# Help Save Ringneck Parakeets from being culled UK



## GSDlover4ever (Feb 21, 2009)

would you guys be kind enough to sign this petition please to help save these beautiful wild Indian ringnecks in the UK from being culled thank you.

please cross post

http://www.thepetitionsite.com/1/help-save-ringneck-parakeets-from-being-culled#signatures


----------



## GSDlover4ever (Feb 21, 2009)

has anybody signed?


i hate seeing innocent animals being destroyed!


----------



## tinamary (Aug 17, 2008)

Where are these birds and why are they not being rehomed


----------



## GSDlover4ever (Feb 21, 2009)

this is what i got from the site!

As most of you reading this will be Parrot or Bird lovers.

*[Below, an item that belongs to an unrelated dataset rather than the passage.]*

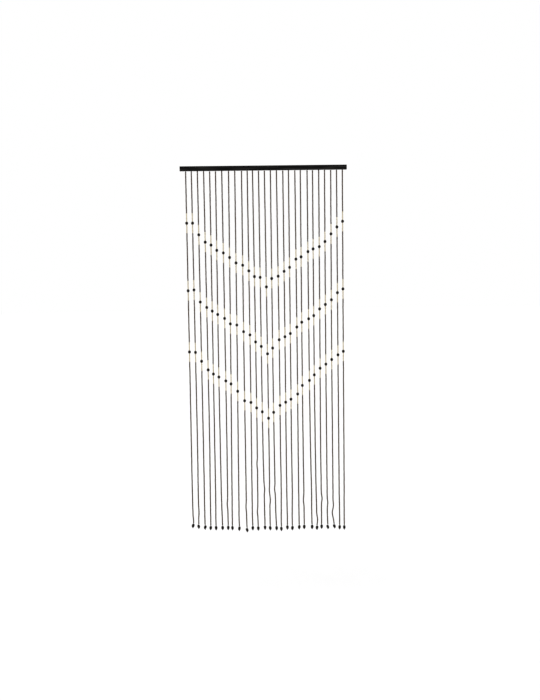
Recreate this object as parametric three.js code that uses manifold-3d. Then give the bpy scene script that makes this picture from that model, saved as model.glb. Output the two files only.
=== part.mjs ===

My aim in this petition is to save the Ringneck Parakeet from being culled within the Uk.

It has recently been reported that Uk Ringneck Parakeets are under threat of being culled by individuals who can as of January 2010 apply for a license from Natural England to cull Ringneck Parakeets that are causing a neusense on property or land and have a legitimate reason for doing so.

These beautiful parrots are allegedly causing problems for farmers, land owners and reported to be affecting the smaller bird populations with the UK especially the South of England.

The following article is a BBC News publication that has reported on the plight of the Ringneck Parakeet. Please read this article before commencing.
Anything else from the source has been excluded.